Maliki demanded Wednesday that Kurdish officials return Hashimi to Baghdad to face prosecution. He also threatened to purge his government of lawmakers who refuse to work with him, and to release incriminating information about government officials unless they commit to ending violence and rebuilding Iraq.
A concerned Vice President Biden spoke with Maliki on Tuesday night, emphasizing that “whatever the facts actually were, the Iraqis were creating a perception problem that would not advance their interests,” said Antony J. Blinken, Biden’s chief foreign policy adviser. At the same time, the Obama administration is publicly describing the political upheaval as part of the usual rough and tumble of Iraqi politics.
“This kind of political turmoil has been occurring in Iraq periodically, as they have taken steps forward and, occasionally, steps backwards,” White House spokesman Jay Carney said.
Iskander Witwit, a ranking member of the Parliament’s security and defense committee, said Thursday’s explosions in some ways were “expected, because of the absence of the political accord. . .the insurgents of course are taking advantage of this.”

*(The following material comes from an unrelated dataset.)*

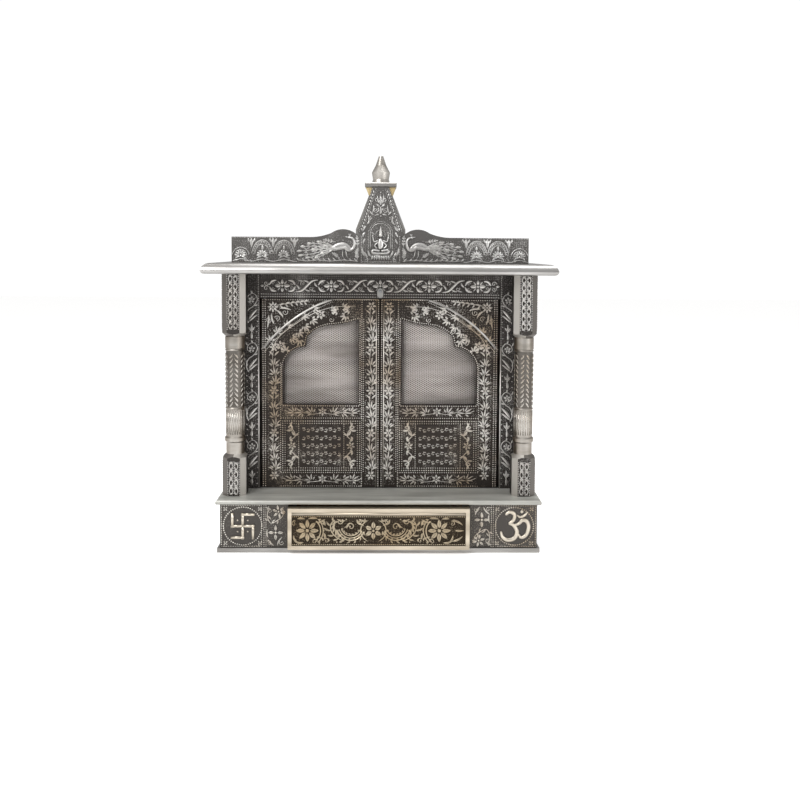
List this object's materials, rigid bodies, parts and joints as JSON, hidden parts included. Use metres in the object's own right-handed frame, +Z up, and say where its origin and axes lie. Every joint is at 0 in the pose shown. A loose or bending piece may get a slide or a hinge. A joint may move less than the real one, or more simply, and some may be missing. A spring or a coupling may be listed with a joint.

“What had happened today was intended to give Iraqi people an idea that the security forces aren’t able to handle security simultaneously with the U.S. withdrawal from the country,” Witwit said in an interview.
He said Iraqi security forces need to beef up nighttime operations and increase sudden, temporary checkpoints in addition to the permanent checkpoints already established throughout Baghdad. “Everybody has been aware that the terrorists are using the nights … to plant explosive charges.”
The coordinated wave of attacks began about 6:30 a.m. local time Thursday (10:30 p.m. Wednesday in Washington) and included at least five booby-trapped cars, two operated by suicide drivers. Police were able to diffuse or safely detonate an additional three booby-trapped cars, officials said. Additionally, a Katyusha rocket was fired into a western Baghdad neighborhood, killing one person and injuring another.
Qassim Atta, a spokesman for the Baghdad Operations Command, told the government-run Iraqia television station that the explosions targeted civilians randomly, and not specific establishments.
Witnesses said that all main roads and many government offices in the Iraqi capital remained closed for hours after the explosions.
Babil province, about 80 miles south of the capital, imposed a curfew after receiving intelligence information that explosive-laden cars had entered the area, according to an Iraqia report.
But by 2 p.m., traffic was once again clogging main roads in central Baghdad, and life returned at least partially to normal. Street vendors sold food. Women boarded buses. Pedestrians, including men in suits and carrying briefcases, walked down sidewalks.
In response to the attacks, speaker of parliament Ussama Alnujafi called on leaders of the government’s political blocs to gather Friday to discuss security concerns, said Tami Ahmed Ma’aruf, a spokesman for the speaker.”